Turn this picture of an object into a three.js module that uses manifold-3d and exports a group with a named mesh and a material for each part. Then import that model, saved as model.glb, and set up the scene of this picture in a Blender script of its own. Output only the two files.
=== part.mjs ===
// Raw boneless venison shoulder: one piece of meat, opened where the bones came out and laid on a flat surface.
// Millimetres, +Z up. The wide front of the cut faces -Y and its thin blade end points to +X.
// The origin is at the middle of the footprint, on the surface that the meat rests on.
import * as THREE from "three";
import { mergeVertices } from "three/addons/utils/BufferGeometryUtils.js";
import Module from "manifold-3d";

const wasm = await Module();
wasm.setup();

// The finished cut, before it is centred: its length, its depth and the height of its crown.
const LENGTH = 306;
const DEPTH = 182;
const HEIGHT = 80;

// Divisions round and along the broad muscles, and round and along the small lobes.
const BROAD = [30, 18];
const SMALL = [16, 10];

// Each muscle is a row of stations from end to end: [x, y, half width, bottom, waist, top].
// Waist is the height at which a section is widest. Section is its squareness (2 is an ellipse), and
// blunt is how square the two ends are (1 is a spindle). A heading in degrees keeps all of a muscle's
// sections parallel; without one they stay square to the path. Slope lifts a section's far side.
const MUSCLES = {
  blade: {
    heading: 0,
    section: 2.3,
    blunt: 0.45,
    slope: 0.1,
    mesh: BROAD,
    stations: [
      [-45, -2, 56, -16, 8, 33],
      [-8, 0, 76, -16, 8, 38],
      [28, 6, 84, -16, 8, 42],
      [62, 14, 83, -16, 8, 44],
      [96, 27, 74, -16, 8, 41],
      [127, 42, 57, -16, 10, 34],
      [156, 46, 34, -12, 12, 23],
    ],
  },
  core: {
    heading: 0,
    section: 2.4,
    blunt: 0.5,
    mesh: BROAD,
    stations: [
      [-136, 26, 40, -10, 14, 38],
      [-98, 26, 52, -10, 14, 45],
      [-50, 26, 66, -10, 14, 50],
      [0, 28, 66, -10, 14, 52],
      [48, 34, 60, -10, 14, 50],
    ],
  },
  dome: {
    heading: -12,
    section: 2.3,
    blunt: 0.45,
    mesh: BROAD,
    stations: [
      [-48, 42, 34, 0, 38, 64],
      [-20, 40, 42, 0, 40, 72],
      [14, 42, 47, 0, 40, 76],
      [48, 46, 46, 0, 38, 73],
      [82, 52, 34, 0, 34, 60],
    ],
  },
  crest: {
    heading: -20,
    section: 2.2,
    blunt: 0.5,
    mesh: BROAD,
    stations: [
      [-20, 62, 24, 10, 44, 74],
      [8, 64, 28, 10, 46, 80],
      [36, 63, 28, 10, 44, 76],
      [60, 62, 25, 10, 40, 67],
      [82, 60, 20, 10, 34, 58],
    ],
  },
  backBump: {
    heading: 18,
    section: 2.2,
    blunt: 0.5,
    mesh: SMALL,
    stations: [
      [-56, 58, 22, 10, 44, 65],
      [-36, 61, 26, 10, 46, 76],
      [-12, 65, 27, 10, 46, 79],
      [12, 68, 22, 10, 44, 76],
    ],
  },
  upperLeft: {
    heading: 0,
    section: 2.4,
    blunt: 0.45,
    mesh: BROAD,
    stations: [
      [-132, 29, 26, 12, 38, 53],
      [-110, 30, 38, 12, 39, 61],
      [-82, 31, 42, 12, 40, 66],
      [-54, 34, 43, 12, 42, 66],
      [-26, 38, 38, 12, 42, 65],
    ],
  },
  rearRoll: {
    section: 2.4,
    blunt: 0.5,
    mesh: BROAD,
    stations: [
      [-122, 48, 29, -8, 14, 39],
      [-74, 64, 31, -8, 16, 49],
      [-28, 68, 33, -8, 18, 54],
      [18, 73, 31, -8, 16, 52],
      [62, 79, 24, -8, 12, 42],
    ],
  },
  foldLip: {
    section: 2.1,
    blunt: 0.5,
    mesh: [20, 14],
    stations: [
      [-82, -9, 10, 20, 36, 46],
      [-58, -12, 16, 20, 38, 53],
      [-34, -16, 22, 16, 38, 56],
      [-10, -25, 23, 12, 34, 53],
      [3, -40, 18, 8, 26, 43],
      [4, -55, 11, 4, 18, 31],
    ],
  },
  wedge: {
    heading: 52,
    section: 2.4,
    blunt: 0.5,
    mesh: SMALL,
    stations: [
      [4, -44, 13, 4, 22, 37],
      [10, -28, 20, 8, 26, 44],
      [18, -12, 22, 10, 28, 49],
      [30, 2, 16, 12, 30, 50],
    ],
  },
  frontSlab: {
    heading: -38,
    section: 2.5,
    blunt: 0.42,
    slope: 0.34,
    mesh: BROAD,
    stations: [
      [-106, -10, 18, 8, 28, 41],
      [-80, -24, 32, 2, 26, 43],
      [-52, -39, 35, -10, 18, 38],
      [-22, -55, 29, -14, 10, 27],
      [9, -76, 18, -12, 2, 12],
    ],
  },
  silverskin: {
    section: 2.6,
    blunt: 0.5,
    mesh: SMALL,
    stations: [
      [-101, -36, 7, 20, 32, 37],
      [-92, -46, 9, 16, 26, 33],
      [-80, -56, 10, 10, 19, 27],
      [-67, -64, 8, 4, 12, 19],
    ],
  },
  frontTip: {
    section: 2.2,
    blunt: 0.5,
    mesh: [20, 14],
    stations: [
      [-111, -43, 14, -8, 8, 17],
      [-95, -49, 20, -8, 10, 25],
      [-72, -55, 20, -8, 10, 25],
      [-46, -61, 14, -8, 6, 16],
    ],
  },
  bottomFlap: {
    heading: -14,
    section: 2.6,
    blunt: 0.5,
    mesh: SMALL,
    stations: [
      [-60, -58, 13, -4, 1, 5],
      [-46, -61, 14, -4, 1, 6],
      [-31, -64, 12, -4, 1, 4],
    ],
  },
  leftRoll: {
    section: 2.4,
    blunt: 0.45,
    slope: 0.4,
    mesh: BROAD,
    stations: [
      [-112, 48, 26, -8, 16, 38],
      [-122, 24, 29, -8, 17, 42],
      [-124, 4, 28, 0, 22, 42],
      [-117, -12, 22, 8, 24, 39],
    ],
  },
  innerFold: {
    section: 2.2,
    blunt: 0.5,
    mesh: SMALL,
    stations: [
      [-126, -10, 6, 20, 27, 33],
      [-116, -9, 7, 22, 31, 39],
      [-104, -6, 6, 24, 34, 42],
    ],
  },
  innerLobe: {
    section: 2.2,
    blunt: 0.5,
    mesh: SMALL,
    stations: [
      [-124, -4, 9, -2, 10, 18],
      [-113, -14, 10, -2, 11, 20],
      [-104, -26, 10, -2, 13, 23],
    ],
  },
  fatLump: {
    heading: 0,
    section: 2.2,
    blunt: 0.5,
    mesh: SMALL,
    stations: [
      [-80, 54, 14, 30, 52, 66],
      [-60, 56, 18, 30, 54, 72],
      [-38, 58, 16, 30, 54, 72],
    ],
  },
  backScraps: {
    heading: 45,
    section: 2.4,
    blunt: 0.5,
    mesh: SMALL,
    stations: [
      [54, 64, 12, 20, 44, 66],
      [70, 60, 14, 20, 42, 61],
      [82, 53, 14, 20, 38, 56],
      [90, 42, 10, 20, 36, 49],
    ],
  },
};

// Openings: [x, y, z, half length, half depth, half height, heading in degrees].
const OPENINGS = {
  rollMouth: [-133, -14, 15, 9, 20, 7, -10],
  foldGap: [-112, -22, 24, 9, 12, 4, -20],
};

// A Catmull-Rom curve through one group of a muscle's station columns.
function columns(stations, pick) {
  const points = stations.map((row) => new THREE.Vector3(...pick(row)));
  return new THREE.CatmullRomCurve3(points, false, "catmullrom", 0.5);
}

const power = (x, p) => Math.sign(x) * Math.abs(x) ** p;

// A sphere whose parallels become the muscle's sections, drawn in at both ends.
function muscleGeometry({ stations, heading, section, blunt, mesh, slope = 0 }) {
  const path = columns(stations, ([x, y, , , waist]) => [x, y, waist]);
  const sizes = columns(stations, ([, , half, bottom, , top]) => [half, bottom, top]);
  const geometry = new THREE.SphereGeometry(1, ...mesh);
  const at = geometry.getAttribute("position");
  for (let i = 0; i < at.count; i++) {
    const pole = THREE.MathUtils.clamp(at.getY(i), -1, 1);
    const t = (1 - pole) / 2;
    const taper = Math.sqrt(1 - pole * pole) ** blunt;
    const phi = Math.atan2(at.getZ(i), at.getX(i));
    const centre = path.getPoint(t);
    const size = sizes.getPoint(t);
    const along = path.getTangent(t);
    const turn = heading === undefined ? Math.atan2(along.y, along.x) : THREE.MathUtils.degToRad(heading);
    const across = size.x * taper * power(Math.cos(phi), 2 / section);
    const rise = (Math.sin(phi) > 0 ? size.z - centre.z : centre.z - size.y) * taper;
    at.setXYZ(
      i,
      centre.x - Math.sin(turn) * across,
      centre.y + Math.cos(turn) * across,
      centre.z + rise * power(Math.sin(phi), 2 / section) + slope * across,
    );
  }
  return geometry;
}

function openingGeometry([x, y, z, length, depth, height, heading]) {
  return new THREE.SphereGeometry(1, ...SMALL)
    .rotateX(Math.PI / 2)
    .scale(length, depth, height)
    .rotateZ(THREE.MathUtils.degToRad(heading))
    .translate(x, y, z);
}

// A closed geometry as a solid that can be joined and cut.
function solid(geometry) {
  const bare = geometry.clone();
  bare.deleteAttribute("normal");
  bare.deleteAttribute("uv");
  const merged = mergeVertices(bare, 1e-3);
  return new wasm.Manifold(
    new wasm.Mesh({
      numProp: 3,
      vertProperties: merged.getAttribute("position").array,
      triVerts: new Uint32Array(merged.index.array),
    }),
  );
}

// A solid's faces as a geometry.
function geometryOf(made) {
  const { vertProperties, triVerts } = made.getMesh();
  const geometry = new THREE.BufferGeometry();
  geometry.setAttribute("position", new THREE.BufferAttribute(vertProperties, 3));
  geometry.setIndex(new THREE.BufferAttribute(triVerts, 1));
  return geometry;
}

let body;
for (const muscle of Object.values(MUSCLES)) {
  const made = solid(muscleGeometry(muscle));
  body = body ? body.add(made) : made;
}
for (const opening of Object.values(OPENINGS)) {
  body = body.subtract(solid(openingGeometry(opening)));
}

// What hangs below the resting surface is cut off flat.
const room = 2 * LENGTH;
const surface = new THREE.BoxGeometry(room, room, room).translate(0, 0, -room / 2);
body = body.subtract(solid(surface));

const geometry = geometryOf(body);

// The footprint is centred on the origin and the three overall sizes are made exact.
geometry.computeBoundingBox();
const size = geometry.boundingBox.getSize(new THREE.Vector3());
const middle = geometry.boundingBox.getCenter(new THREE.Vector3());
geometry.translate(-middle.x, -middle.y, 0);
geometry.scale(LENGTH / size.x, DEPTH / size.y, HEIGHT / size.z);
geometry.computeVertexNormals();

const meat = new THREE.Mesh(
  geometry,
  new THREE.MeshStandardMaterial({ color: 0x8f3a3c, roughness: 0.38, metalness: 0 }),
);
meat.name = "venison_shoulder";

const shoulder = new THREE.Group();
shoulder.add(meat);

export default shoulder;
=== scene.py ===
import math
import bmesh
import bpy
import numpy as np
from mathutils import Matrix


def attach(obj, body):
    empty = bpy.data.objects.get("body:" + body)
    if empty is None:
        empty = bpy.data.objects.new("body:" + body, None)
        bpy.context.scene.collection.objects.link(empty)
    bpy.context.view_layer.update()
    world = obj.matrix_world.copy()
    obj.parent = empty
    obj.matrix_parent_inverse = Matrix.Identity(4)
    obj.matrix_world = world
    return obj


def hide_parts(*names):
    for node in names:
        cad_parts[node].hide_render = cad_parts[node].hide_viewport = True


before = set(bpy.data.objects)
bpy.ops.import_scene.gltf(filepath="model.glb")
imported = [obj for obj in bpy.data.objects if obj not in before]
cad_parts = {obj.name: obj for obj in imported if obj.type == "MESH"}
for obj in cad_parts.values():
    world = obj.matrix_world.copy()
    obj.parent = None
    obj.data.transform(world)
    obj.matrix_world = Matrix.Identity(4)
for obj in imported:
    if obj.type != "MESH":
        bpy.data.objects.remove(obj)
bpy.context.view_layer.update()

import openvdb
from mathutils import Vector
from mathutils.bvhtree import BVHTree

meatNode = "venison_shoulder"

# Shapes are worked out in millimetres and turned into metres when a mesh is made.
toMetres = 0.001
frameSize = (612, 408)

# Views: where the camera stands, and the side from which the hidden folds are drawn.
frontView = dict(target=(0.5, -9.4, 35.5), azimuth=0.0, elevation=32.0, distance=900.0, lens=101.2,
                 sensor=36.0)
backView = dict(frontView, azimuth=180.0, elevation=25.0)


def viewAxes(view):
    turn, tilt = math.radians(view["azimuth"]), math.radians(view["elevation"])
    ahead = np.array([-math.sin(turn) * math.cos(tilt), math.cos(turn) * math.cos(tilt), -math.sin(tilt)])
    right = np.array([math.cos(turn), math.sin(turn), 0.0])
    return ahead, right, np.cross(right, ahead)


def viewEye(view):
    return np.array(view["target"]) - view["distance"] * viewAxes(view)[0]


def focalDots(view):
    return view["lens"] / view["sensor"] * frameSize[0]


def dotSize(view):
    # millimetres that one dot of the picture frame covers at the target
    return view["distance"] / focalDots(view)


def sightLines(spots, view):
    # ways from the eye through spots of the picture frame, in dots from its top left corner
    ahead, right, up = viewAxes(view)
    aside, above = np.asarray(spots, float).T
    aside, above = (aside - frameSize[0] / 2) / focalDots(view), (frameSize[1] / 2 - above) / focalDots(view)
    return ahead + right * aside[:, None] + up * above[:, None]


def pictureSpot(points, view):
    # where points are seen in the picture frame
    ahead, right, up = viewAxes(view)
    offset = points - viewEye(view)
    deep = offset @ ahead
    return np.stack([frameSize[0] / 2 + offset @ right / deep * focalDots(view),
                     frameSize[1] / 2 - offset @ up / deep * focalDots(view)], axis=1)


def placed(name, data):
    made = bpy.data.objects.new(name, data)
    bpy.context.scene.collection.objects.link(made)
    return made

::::

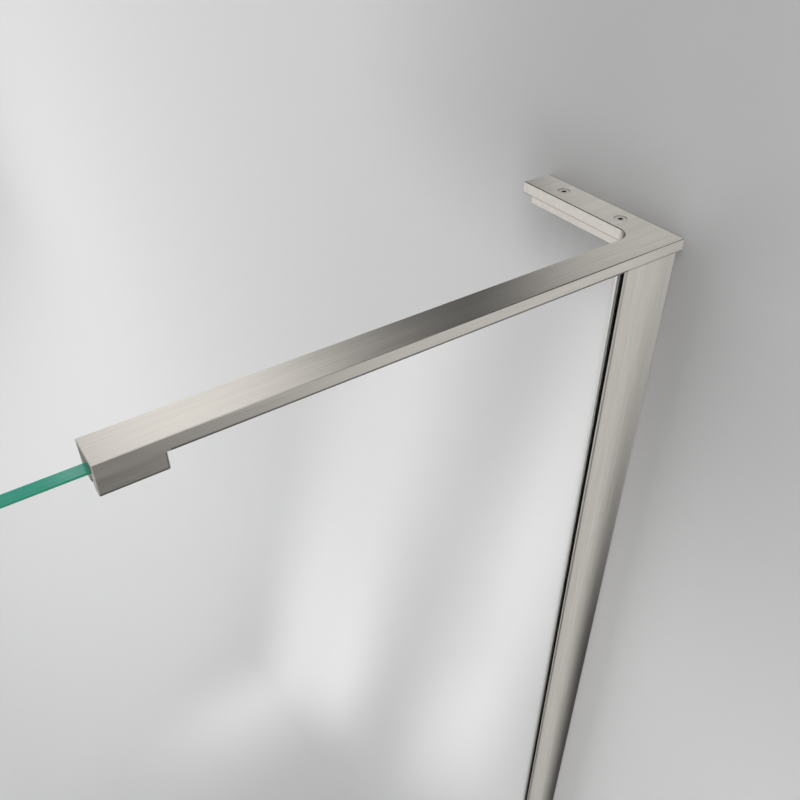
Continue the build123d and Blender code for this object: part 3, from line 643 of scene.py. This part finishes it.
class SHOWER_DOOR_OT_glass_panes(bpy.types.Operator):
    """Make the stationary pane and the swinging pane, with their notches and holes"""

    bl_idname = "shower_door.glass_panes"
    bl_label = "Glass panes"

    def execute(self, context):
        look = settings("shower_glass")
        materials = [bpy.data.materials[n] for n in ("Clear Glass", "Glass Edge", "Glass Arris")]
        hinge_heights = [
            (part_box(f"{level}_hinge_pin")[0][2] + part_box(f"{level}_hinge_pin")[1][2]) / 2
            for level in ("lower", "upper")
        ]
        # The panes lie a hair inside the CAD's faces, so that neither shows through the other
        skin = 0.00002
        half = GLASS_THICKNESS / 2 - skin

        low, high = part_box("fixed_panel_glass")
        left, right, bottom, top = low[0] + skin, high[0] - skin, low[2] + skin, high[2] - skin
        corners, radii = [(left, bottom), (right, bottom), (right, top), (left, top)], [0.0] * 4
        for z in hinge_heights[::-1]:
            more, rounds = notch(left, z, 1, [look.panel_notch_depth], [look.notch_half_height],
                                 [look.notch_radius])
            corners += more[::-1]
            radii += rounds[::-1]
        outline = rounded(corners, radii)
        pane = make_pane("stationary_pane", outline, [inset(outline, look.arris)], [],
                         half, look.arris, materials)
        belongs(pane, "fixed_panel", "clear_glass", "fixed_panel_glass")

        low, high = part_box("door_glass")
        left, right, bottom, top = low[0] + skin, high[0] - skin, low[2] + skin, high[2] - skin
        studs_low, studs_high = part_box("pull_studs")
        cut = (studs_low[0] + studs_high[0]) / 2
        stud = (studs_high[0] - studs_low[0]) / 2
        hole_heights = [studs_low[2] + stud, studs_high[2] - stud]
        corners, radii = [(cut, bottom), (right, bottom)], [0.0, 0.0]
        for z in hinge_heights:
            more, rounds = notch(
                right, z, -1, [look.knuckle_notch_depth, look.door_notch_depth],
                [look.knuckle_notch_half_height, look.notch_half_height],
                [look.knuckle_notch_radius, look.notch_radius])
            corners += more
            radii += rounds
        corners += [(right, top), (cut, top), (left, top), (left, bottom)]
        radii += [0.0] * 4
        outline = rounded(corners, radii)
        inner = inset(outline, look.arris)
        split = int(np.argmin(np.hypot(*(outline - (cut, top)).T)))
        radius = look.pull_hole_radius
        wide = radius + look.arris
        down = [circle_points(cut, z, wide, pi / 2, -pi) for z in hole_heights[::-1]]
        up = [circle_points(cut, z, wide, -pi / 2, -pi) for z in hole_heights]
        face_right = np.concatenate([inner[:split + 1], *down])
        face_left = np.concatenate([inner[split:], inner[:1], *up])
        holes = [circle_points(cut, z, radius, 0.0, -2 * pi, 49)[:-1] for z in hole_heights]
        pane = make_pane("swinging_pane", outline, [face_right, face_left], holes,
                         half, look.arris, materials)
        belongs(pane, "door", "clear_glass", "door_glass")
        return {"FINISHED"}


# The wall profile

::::

*Task:* Everything from the line that contains "Turn this picture" through the line that contains "wasm.setup();" is to be transcribed exactly, and nothing outside that range.

*The solution:*
Turn this picture of an object into a three.js module that uses manifold-3d and exports a group with a named mesh and a material for each part. Then import that model, saved as model.glb, and set up the scene of this picture in a Blender script of its own. Output only the two files.
=== part.mjs ===
// Raw boneless venison shoulder: one piece of meat, opened where the bones came out and laid on a flat surface.
// Millimetres, +Z up. The wide front of the cut faces -Y and its thin blade end points to +X.
// The origin is at the middle of the footprint, on the surface that the meat rests on.
import * as THREE from "three";
import { mergeVertices } from "three/addons/utils/BufferGeometryUtils.js";
import Module from "manifold-3d";

const wasm = await Module();
wasm.setup();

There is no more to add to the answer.